**EXERCISE DIRECTIONS:**
Starting with the first line and ending with the line that holds "branches, mains and", repeat the material exactly.

**PROVIDED DATA:**
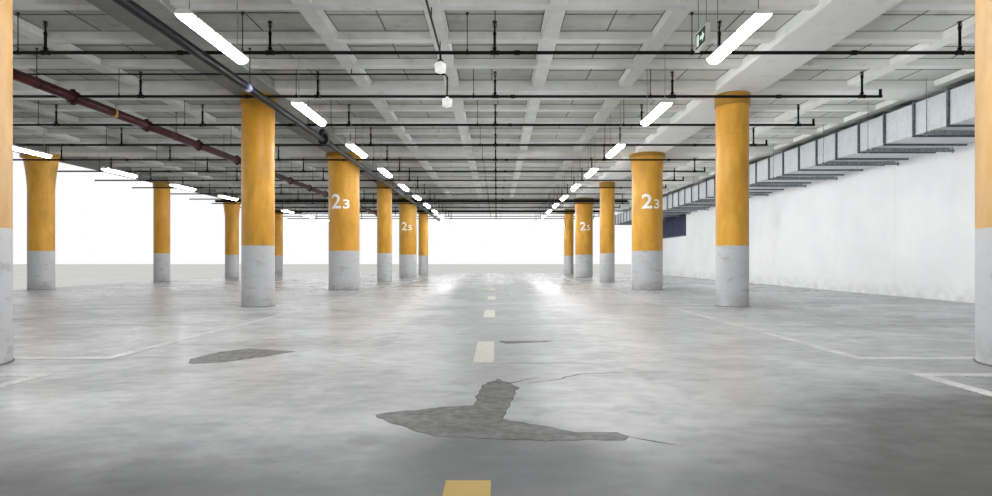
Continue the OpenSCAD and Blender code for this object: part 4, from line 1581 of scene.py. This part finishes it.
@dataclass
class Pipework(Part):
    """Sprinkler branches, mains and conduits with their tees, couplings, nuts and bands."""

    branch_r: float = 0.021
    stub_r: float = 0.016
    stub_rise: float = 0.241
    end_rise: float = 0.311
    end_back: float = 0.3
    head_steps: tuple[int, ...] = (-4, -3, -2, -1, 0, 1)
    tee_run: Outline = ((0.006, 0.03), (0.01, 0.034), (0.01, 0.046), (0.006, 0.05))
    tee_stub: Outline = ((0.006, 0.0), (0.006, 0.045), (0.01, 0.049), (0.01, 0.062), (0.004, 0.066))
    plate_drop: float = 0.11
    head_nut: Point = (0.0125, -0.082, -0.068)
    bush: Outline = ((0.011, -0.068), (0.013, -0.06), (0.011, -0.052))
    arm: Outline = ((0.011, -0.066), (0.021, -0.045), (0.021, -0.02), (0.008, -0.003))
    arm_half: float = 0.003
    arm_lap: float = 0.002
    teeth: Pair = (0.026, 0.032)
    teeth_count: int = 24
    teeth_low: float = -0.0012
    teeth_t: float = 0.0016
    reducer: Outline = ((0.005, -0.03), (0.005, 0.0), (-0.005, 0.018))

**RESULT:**
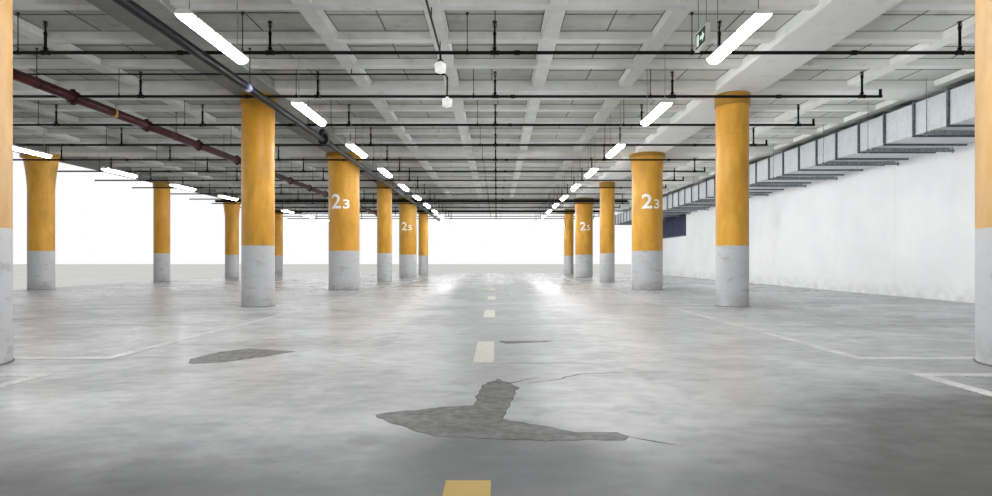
Continue the OpenSCAD and Blender code for this object: part 4, from line 1581 of scene.py. This part finishes it.
@dataclass
class Pipework(Part):
    """Sprinkler branches, mains and conduits with their tees, couplings, nuts and bands."""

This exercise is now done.